When the grace of God towards mankind has been declared, the necessity of good works is pressed. Those who believe in God, must make it their care to maintain good works, to seek opportunities for doing them, being influenced by love and gratitude. Trifling, foolish questions must be avoided, and subtle distinctions and vain inquiries; nor should people be eager after novelties, but love sound doctrine which tends most to edifying. Though we may now think some sins light and little, if the Lord awaken the conscience, we shall feel even the smallest sin heavy upon our souls.

Verses 12–15

Christianity is not a fruitless profession; and its professors must be filled with the fruits of righteousness, which are by Jesus Christ, to the glory and praise of God.
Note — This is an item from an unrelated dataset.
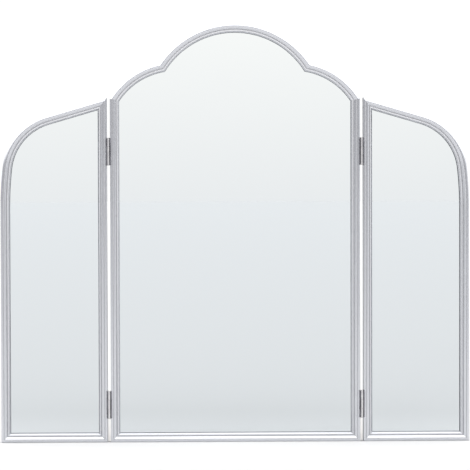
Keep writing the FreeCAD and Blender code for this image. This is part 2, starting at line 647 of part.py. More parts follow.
def hinge_leaf(label, rise, moving):
    """One leaf: a plate on the stile's side face, curled into its knuckles round the pin.

    The fixed leaf's plate lies on the axis's +X side and the moving leaf's on its -X side.
    """
    body = hinge_body(label, rise)
    side = -1 if moving else 1
    outside, inside = size("panel_gap") / 2, size("panel_gap") / 2 - size("leaf_thickness")

    plate = new_sketch(body, label + "_plate", "XY_Plane")
    corners = [(side * inside, 0), (side * outside, 0),
               (side * outside, size("leaf_depth")), (side * inside, size("leaf_depth"))]
    edges = add_polygon(plate, corners)
    level(plate, [edges[0], edges[2]], [edges[1], edges[3]])
    plate.addConstraint(Sketcher.Constraint("PointOnObject", edges[0], 1, -1))
    sideways(plate, "outside", edges[1], 1, side, "Sizes.panel_gap / 2")
    sideways(plate, "inside", edges[0], 1, side, "Sizes.panel_gap / 2 - Sizes.leaf_thickness")
    dimension(plate, "leaf_depth", "DistanceY", (-1, 1, edges[2], 1), "Sizes.leaf_depth")
    pad(body, plate, label + "_plate_pad", "Sizes.hinge_length", side_type="Symmetric")

    for name, expression in (("barrel", "Sizes.barrel_diameter / 2"),
                             ("bore", "Sizes.pin_diameter / 2 + Sizes.pin_clearance")):
        ring = new_sketch(body, f"{label}_{name}", "XY_Plane")
        radius = float(ring.evalExpression(expression))
        circle = ring.addGeometry(Part.Circle(Vector(0, 0, 0), Vector(0, 0, 1), radius))
        ring.addConstraint(Sketcher.Constraint("Coincident", circle, 3, -1, 1))
        dimension(ring, "radius", "Radius", (circle,), expression)
        if name == "barrel":
            pad(body, ring, label + "_barrel_pad", "Sizes.hinge_length", side_type="Symmetric")
        else:
            pocket_through(body, ring, label + "_bore_cut")

    notches = new_sketch(body, label + "_notches", "YZ_Plane")
    front, rear = -size("barrel_diameter"), size("barrel_diameter") / 2 + size("knuckle_gap")
    for bottom, top in knuckle_spans(not moving):
        low, high = bottom - size("knuckle_gap"), top + size("knuckle_gap")
        add_polygon(notches, [(front, low), (rear, low), (rear, high), (front, high)])
    pocket_through(body, notches, label + "_notch_cut")
    return body


def hinge_pin(label, rise):
    body = hinge_body(label, rise)
    section = new_sketch(body, label + "_section", "XY_Plane")
    circle = section.addGeometry(Part.Circle(Vector(0, 0, 0), Vector(0, 0, 1), size("pin_diameter") / 2))
    section.addConstraint(Sketcher.Constraint("Coincident", circle, 3, -1, 1))
    dimension(section, "diameter", "Radius", (circle,), "Sizes.pin_diameter / 2")
    pad(body, section, label + "_shank", "Sizes.hinge_length + 2 * Sizes.pin_end",
        side_type="Symmetric")
    return body


# ---------------------------------------------------------------- assembly

def build():
    nodes = []
    bottom_rail, stile, top = centre_frame()
    nodes += [bottom_rail, stile, mirrored(stile, "center_right_stile"), top]
    nodes += sheet_stack("center", centre_outline)

    wing = list(wing_frame("left_wing")) + sheet_stack("left_wing", wing_outline)
    nodes += wing
    nodes += [mirrored(piece, piece.Label.replace("left", "right")) for piece in wing]

    for height, rise in HINGE_RISES.items():
        for source in (hinge_leaf(f"left_{height}_fixed_leaf", rise, False),
                       hinge_leaf(f"left_{height}_moving_leaf", rise, True),
                       hinge_pin(f"left_{height}_hinge_pin", rise)):
            nodes += [source, mirrored(source, source.Label.replace("left", "right"))]

    tab = tab_blank()
    DOC.recompute()
    nodes.append(tab_group("center_backing_tabs", tab, centre_tab_stations()))
    wing_tabs = tab_group("left_wing_backing_tabs", tab, wing_tab_stations())
    nodes += [wing_tabs, mirrored(wing_tabs, "right_wing_backing_tabs")]
    DOC.recompute()
    return nodes


def check_and_export(nodes):
    broken = [item.Label for item in DOC.Objects if {"Invalid", "Error"} & set(item.State)]
    if broken:
        raise RuntimeError("failed objects: " + ", ".join(broken))
    for node in nodes:
        if node.Shape.isNull() or not node.Shape.isValid():
            raise RuntimeError("bad shape: " + node.Label)
    os.makedirs("parts", exist_ok=True)
    for node in nodes:
        node.Shape.exportStep(f"parts/{node.Label}.step")
        box = node.Shape.BoundBox
        print(f"{node.Label:32s} solids {len(node.Shape.Solids):2d}  volume {node.Shape.Volume:10.1f}  "
              f"x {box.XMin:8.2f} {box.XMax:8.2f}  y {box.YMin:7.2f} {box.YMax:7.2f}  "
              f"z {box.ZMin:7.2f} {box.ZMax:7.2f}")


check_and_export(build())
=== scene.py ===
import json
import math

import bmesh
import bpy
import numpy as np
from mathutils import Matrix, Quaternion, Vector

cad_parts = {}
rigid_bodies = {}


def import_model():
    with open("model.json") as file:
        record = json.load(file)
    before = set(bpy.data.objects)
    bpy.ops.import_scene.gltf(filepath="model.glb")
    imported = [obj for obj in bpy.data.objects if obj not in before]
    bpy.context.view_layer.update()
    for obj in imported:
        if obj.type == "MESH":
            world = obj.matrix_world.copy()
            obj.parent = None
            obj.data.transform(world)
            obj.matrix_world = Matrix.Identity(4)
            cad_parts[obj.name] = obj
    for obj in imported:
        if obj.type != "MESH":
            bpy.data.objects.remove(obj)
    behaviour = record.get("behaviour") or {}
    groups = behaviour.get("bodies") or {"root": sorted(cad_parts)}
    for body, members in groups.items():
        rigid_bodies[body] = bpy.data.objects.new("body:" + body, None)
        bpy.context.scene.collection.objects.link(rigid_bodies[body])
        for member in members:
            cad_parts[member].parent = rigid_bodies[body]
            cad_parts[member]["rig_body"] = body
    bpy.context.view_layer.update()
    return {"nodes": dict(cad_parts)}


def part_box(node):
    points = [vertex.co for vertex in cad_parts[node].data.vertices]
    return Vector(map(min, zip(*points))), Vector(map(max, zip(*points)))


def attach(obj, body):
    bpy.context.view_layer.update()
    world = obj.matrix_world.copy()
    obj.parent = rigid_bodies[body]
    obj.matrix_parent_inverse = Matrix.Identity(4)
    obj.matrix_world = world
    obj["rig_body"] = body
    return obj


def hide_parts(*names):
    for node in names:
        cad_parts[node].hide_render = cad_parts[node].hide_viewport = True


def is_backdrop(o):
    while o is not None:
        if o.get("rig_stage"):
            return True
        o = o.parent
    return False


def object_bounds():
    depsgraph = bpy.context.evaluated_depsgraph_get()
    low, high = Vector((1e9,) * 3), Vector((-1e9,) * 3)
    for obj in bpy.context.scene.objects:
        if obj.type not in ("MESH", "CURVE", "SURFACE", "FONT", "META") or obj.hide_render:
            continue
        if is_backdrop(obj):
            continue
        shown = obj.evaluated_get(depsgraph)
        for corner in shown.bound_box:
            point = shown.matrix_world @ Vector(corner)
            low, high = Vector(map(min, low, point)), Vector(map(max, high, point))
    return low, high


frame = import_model()

# ------------------------------------------------------------------ viewpoint
# A long lens stands three metres off and a little to the left, level with the middle of the hinges,
# and looks slightly down at the middle of the mirror.
lens_length = 164.8
camera_place = Vector((-0.060, -3.0, 0.360))
camera_aim = Vector((-0.0005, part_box("center_bottom_rail")[0][1], 0.2886))
camera_roll = math.radians(-0.15)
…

They must be doing good, as well as keeping away from evil. Let “ours” follow some honest labour and employment, to provide for themselves and their families. Christianity obliges all to seek some honest work and calling, and therein to abide with God. The apostle concludes with expressions of kind regard and fervent prayer. Grace be with you all; the love and favour of God, with the fruits and effects thereof, according to need; and the increase and feeling of them more and more in your souls. This is the apostle’s wish and prayer, showing his affection to them, and desire for their good, and would be a means of obtaining for them, and bringing down on them, the thing requested. Grace is the chief thing to be wished and prayed for, with respect to ourselves or others; it is “all good.”